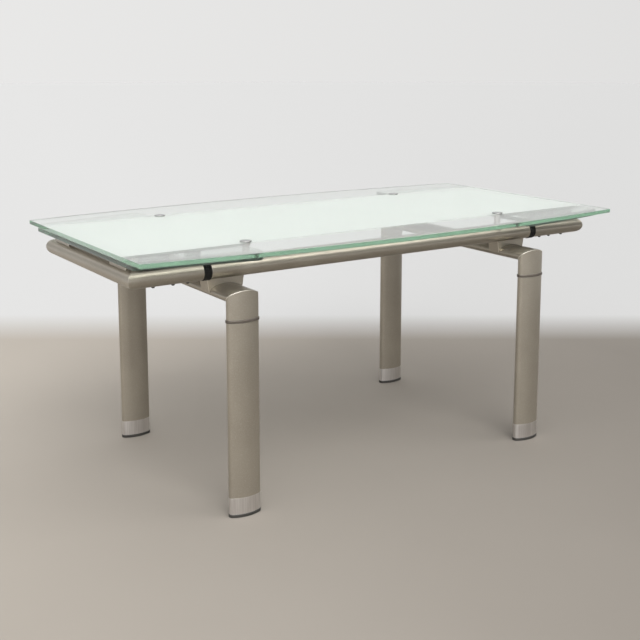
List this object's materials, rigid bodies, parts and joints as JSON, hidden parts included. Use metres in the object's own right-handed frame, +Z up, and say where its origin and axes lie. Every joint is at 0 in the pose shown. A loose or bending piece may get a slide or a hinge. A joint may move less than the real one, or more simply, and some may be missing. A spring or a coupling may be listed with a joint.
{
  "type": "extendable dining table",
  "caption": "Extending dining table: bowed clear glass top with a white centre band on oval arched legs, with glass leaves on end frames that pull out.",
  "frame": {"origin": "centre of the table's footprint, on the floor", "axes": "+X along the table towards its right end, +Y to the rear long side, +Z up"},
  "size_m": [1.7, 0.9476, 0.7525],
  "materials": {
    "clear_glass": "polished clear float glass with a green edge",
    "white_lacquer": "white lacquer on the underside of the glass",
    "frame_paint": "satin metallic, warm champagne grey",
    "bright_metal": "satin, brushed along its length",
    "black_rubber": "matte, ribbed",
    "dark_plastic": "matte dark grey",
    "steel": "drawn",
    "black_steel": "blackened"
  },
  "bodies": {
    "base": {"glass_top": "clear_glass", "top_band": "white_lacquer", "glass_caps": "bright_metal", "post_fl": "bright_metal", "post_fr": "bright_metal", "post_rl": "bright_metal", "post_rr": "bright_metal", "rail_front": "frame_paint", "rail_rear": "frame_paint", "ring_fl": "black_rubber", "ring_fr": "black_rubber", "ring_rl": "black_rubber", "ring_rr": "black_rubber", "saddle_fl": "frame_paint", "saddle_fr": "frame_paint", "saddle_rl": "frame_paint", "saddle_rr": "frame_paint", "beam_left": "frame_paint", "beam_right": "frame_paint", "head_fl": "frame_paint", "head_fr": "frame_paint", "head_rl": "frame_paint", "head_rr": "frame_paint", "seam_rings": "dark_plastic", "leg_plugs": "steel", "leg_fl": "frame_paint", "leg_fr": "frame_paint", "leg_rl": "frame_paint", "leg_rr": "frame_paint", "sleeve_fl": "bright_metal", "sleeve_fr": "bright_metal", "sleeve_rl": "bright_metal", "sleeve_rr": "bright_metal", "foot_fl": "dark_plastic", "foot_fr": "dark_plastic", "foot_rl": "dark_plastic", "foot_rr": "dark_plastic"},
    "left_frame": {"end_tube_left": "frame_paint", "arm_fl": "frame_paint", "arm_rl": "frame_paint", "bar_fl": "steel", "bar_rl": "steel", "glides_left": "dark_plastic", "leaf_left": "clear_glass", "leaf_band_left": "white_lacquer", "leaf_strips_left": "frame_paint", "leaf_pads_left": "dark_plastic", "screws_left": "black_steel"},
    "right_frame": {"end_tube_right": "frame_paint", "arm_fr": "frame_paint", "arm_rr": "frame_paint", "bar_fr": "steel", "bar_rr": "steel", "glides_right": "dark_plastic", "leaf_right": "clear_glass", "leaf_band_right": "white_lacquer", "leaf_strips_right": "frame_paint", "leaf_pads_right": "dark_plastic", "screws_right": "black_steel"}
  },
  "joints": [
    {"name": "left_pull_out", "type": "slide", "parent": "base", "child": "left_frame", "axis": [-1, 0, 0], "range_m": [0, 0.368]},
    {"name": "right_pull_out", "type": "slide", "parent": "base", "child": "right_frame", "axis": [1, 0, 0], "range_m": [0, 0.368]}
  ]
}
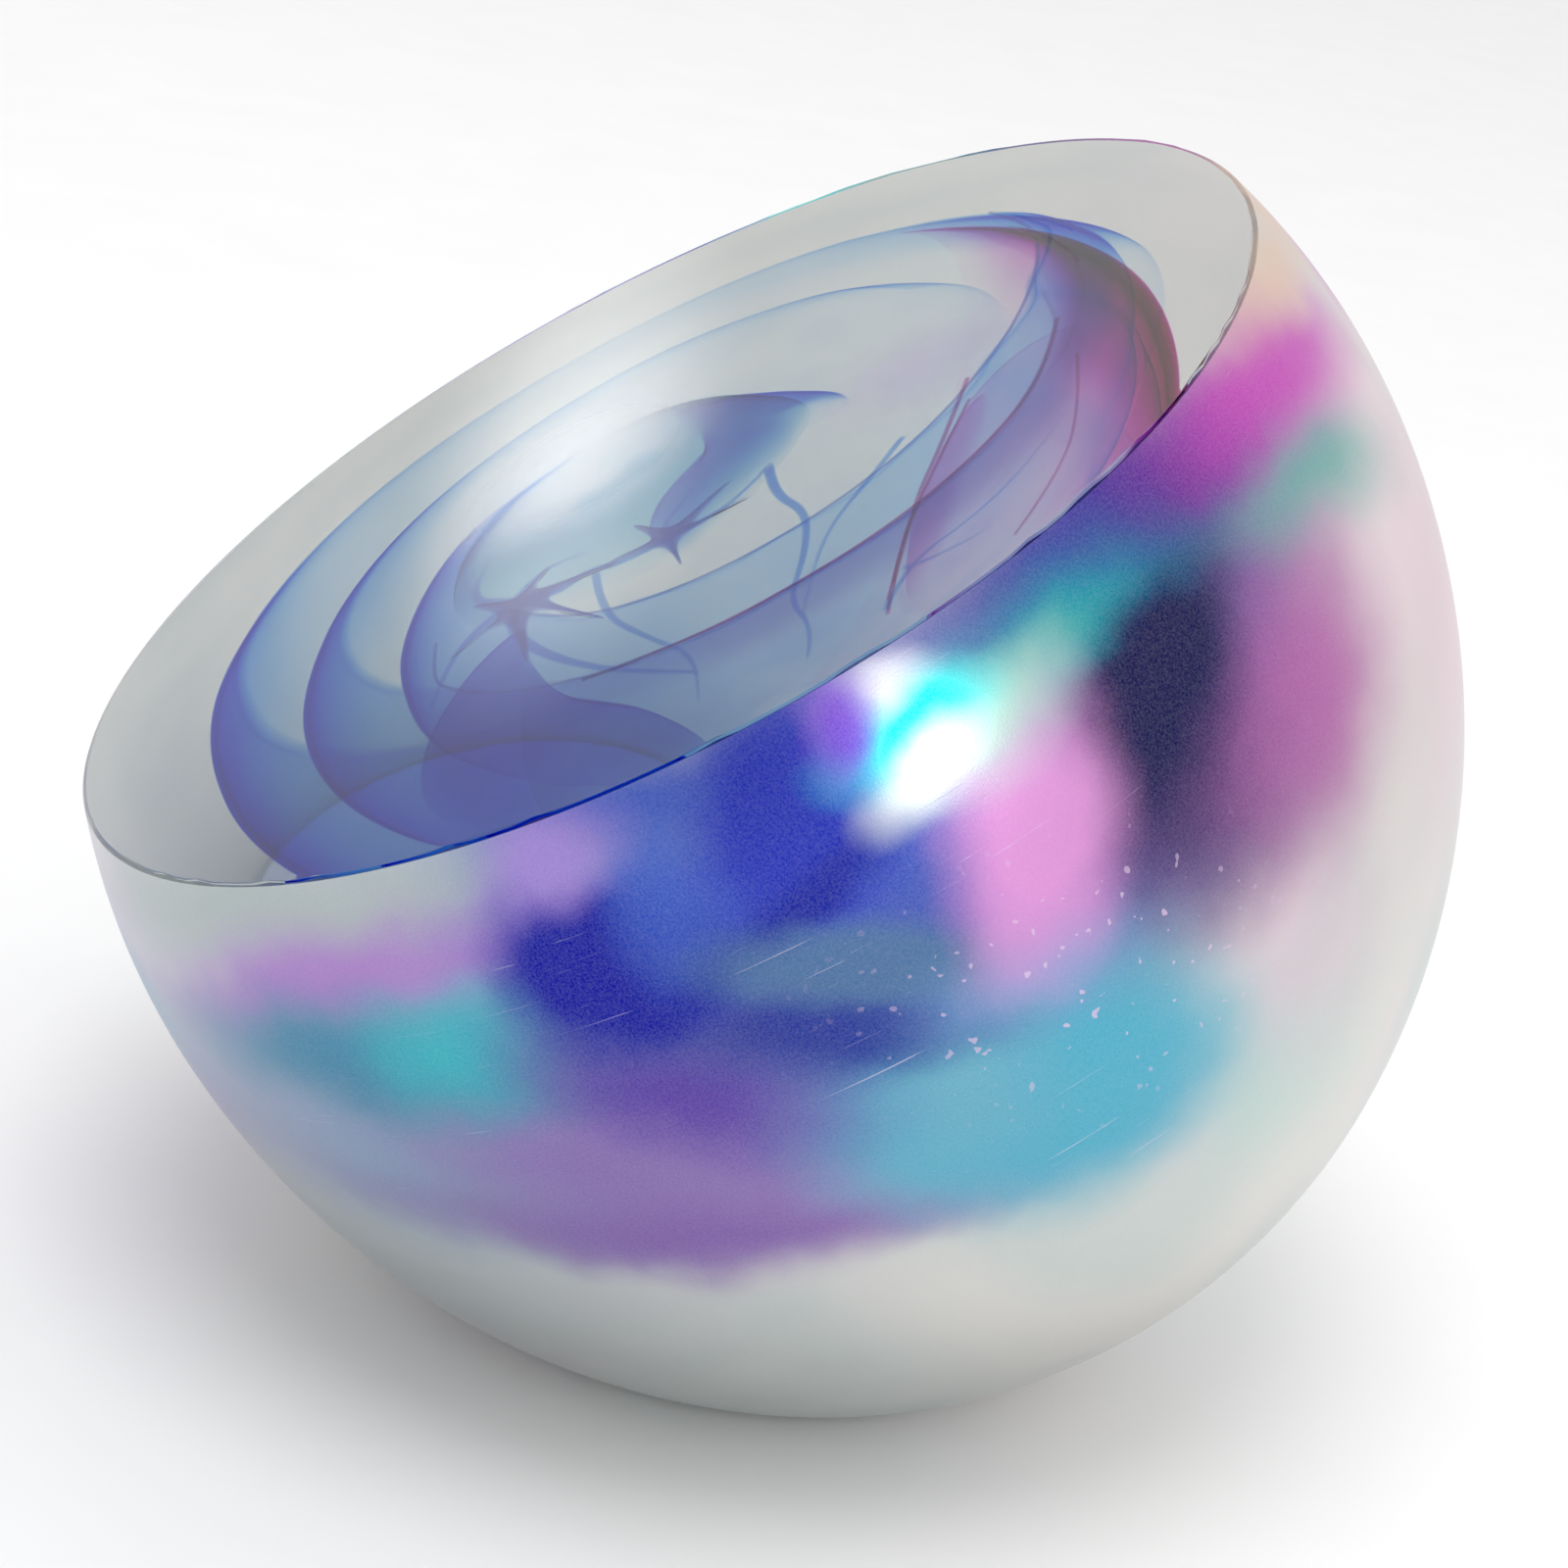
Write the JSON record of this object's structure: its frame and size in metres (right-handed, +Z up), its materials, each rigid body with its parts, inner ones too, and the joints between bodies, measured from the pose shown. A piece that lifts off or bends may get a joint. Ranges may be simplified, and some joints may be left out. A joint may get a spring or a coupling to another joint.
{
  "type": "glass paperweight",
  "caption": "Solid studio glass paperweight, egg shaped with a satin lustre skin, coloured veils inside, a sloping flat facet to look in through and a flat base.",
  "frame": {"origin": "centre of the flat ground base", "axes": "+Z up from the base; the sloping facet faces -Y and up; +X to the right seen from the facet's side"},
  "size_m": [0.076, 0.0764, 0.0695],
  "materials": {
    "lustre_skin": "satin iridescent lustre",
    "clear_glass": "polished",
    "blue_glass": "polished",
    "rose_glass": "polished",
    "violet_glass": "polished",
    "lilac_glass": "polished",
    "plum_glass": "polished",
    "aqua_glass": "polished",
    "navy_glass": "polished"
  },
  "bodies": {
    "root": {"lustre_skin": "lustre_skin", "outer_casing": "clear_glass", "outer_veil_blue": "blue_glass", "outer_veil_rose": "rose_glass", "outer_veil_violet": "violet_glass", "second_gather": "clear_glass", "middle_veil_blue": "blue_glass", "middle_veil_lilac": "lilac_glass", "third_gather": "clear_glass", "inner_veil_blue": "blue_glass", "inner_veil_plum": "plum_glass", "fourth_gather": "clear_glass", "heart_veil_aqua": "aqua_glass", "heart_veil_navy": "navy_glass", "heart_glass": "clear_glass", "blue_threads": "navy_glass", "rose_threads": "rose_glass"}
  },
  "joints": []
}
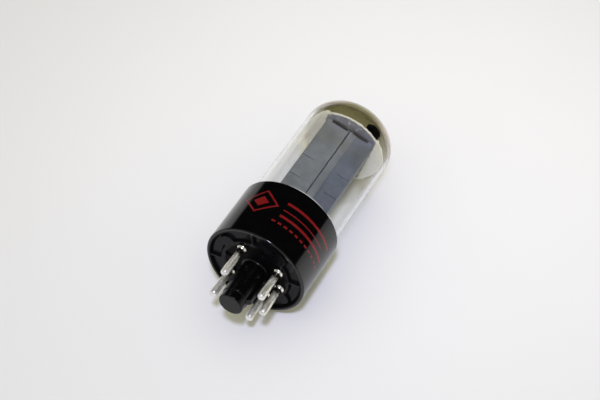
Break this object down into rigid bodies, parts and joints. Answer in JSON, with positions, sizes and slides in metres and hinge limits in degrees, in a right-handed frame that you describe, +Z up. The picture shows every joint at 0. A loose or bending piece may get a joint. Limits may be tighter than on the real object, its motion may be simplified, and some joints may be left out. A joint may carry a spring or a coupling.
{
  "type": "vacuum tube",
  "caption": "Octal-based vacuum tube with a glossy black base, keyed post and nickel pins, a straight glass bulb with two box plates inside, and a getter-flashed dome.",
  "frame": {"origin": "where the tube's axis meets the seating plane of its base, at the centre of the pin circle", "axes": "the tube lies down: +Y along its axis from the pins to the dome, +Z up, the post's key 2.8 degrees above +X"},
  "size_m": [0.0318, 0.0835, 0.0318],
  "materials": {
    "bulb_glass": "clear soda-lime glass",
    "cement": "matt tan basing cement",
    "filament_oxide": "white oxide on ribbon",
    "getter_film": "evaporated getter metal, silvery brown",
    "getter_metal": "fired getter cup, nearly black",
    "lead_wire": "copper-sheathed lead wire",
    "mica": "sprayed white mica",
    "nickel_strip": "nickel strip",
    "nickel_wire": "drawn nickel wire",
    "phenolic": "glossy moulded black phenolic",
    "pin_nickel": "bright nickel over brass",
    "plate_metal": "carbonised nickel-plated steel, satin grey",
    "solder": "tinned and rounded solder",
    "stem_glass": "clear stem glass"
  },
  "bodies": {
    "root": {"base_shell": "phenolic", "basing_cement": "cement", "bottom_mica": "mica", "exhaust_tube": "stem_glass", "filament_bar_2": "nickel_strip", "filament_bar_8": "nickel_strip", "getter_cup": "getter_metal", "getter_flash": "getter_film", "getter_wire": "nickel_wire", "glass_bulb": "bulb_glass", "lead_2": "lead_wire", "lead_4": "lead_wire", "lead_6": "lead_wire", "lead_8": "lead_wire", "left_filament": "filament_oxide", "left_filament_hook": "nickel_wire", "left_plate_front": "plate_metal", "left_plate_rear": "plate_metal", "pin_1": "pin_nickel", "pin_1_solder": "solder", "pin_2": "pin_nickel", "pin_2_solder": "solder", "pin_4": "pin_nickel", "pin_4_solder": "solder", "pin_6": "pin_nickel", "pin_6_solder": "solder", "pin_8": "pin_nickel", "pin_8_solder": "solder", "plate_strap_4": "nickel_strip", "plate_strap_6": "nickel_strip", "right_filament": "filament_oxide", "right_filament_hook": "nickel_wire", "right_plate_front": "plate_metal", "right_plate_rear": "plate_metal", "stem_button": "stem_glass", "top_mica": "mica"}
  },
  "joints": []
}
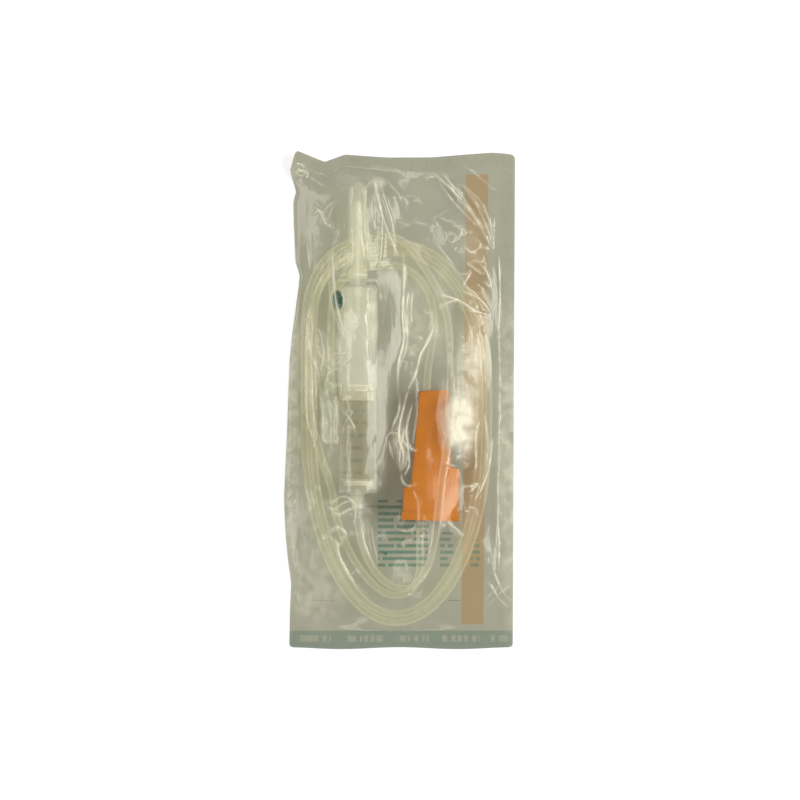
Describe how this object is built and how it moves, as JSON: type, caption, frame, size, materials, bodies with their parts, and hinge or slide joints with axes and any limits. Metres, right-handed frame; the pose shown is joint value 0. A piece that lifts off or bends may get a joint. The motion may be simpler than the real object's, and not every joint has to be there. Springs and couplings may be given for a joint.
{
  "type": "iv infusion set",
  "caption": "Sealed flat peel pouch with a coiled gravity infusion set: capped spike, vented drip chamber, tube, sliding roller clamp and capped connector.",
  "frame": {"origin": "middle of the pouch's footprint, at the underside of the paper web it lies on", "axes": "+Z out of the clear film, +Y towards the end with the spike, +X to the right as seen from above with +Y up"},
  "size_m": [0.1224, 0.2638, 0.0251],
  "materials": {
    "coated_paper": "matt coated paper web, printed",
    "clear_film": "glossy clear film",
    "rigid_clear": "clear moulded plastic",
    "cap_clear": "clear moulded plastic",
    "soft_clear": "soft clear plastic",
    "connector_clear": "clear moulded plastic",
    "tube_clear": "soft clear tube, faintly yellow",
    "membrane": "white filter membrane",
    "teal_plastic": "dark teal moulded plastic",
    "orange_plastic": "satin orange moulded plastic",
    "white_plastic": "satin white moulded plastic"
  },
  "bodies": {
    "pack": {"pouch_back_web": "coated_paper", "pouch_front_film": "clear_film", "spike_housing": "rigid_clear", "spike_cap": "cap_clear", "drop_tube": "rigid_clear", "vent_filter": "membrane", "vent_cap": "teal_plastic", "chamber_sleeve": "soft_clear", "chamber_base": "rigid_clear", "fluid_filter": "membrane", "filter_ring": "white_plastic", "tube_coil": "tube_clear", "tube_from_chamber": "tube_clear", "tube_to_clamp": "tube_clear", "tube_in_clamp": "tube_clear", "tube_to_connector": "tube_clear", "clamp_body": "orange_plastic", "luer_connector": "connector_clear", "luer_collar": "connector_clear", "luer_cap": "cap_clear", "cap_membrane": "membrane"},
    "roller": {"clamp_roller": "white_plastic"}
  },
  "joints": [
    {"name": "roller_slide", "type": "slide", "parent": "pack", "child": "roller", "axis": [-0.1184, 0.993, 0], "range_m": [0, 0.017], "deforming": ["tube_in_clamp"]}
  ]
}
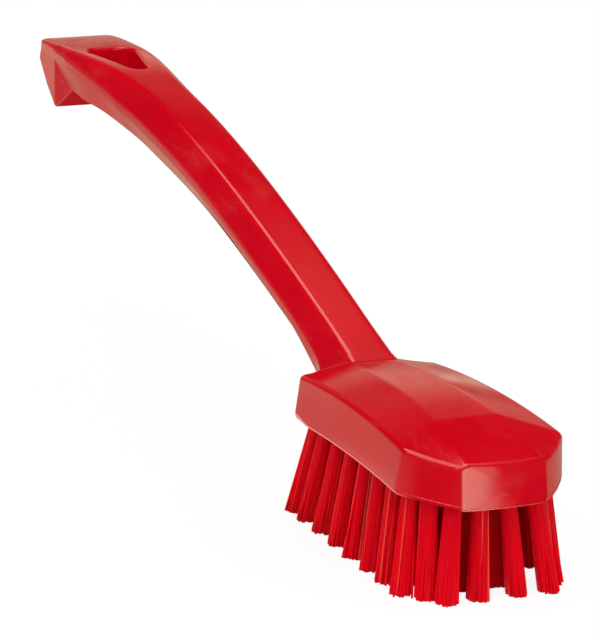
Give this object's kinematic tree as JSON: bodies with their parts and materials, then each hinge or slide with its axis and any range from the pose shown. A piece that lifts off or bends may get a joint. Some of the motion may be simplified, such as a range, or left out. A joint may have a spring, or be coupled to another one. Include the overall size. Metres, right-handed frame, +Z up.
{
  "type": "dish brush",
  "caption": "Red one-piece plastic washing-up brush with a curved handle, hanging hole, scraper hook and splayed bristle tufts.",
  "frame": {"origin": "middle of the bounding box, on the plane of the bristle tips", "axes": "+X along the brush from the handle's hook to the head's nose, +Y to the left seen from the handle, +Z up out of the bristles"},
  "size_m": [0.2712, 0.053, 0.099],
  "materials": {
    "moulded_plastic": "gloss injection-moulded polypropylene, red",
    "filament": "straight polyester filament, red, semi-gloss"
  },
  "bodies": {
    "root": {"handle_and_head": "moulded_plastic", "tuft_01": "filament", "tuft_02": "filament", "tuft_03": "filament", "tuft_04": "filament", "tuft_05": "filament", "tuft_06": "filament", "tuft_07": "filament", "tuft_08": "filament", "tuft_09": "filament", "tuft_10": "filament", "tuft_11": "filament", "tuft_12": "filament", "tuft_13": "filament", "tuft_14": "filament", "tuft_15": "filament", "tuft_16": "filament", "tuft_17": "filament", "tuft_18": "filament", "tuft_19": "filament", "tuft_20": "filament", "tuft_21": "filament", "tuft_22": "filament", "tuft_23": "filament", "tuft_24": "filament", "tuft_25": "filament", "tuft_26": "filament", "tuft_27": "filament", "tuft_28": "filament", "tuft_29": "filament", "tuft_30": "filament", "tuft_31": "filament", "tuft_32": "filament", "tuft_33": "filament", "tuft_34": "filament", "tuft_35": "filament", "tuft_36": "filament", "tuft_37": "filament", "tuft_38": "filament", "tuft_39": "filament", "tuft_40": "filament", "tuft_41": "filament", "tuft_42": "filament", "tuft_43": "filament", "tuft_44": "filament"}
  },
  "joints": []
}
● ● ● ● ● ● ●
Task instructions: Give the count of lines holding the word "each", with no other words.

Result of this exercise: 2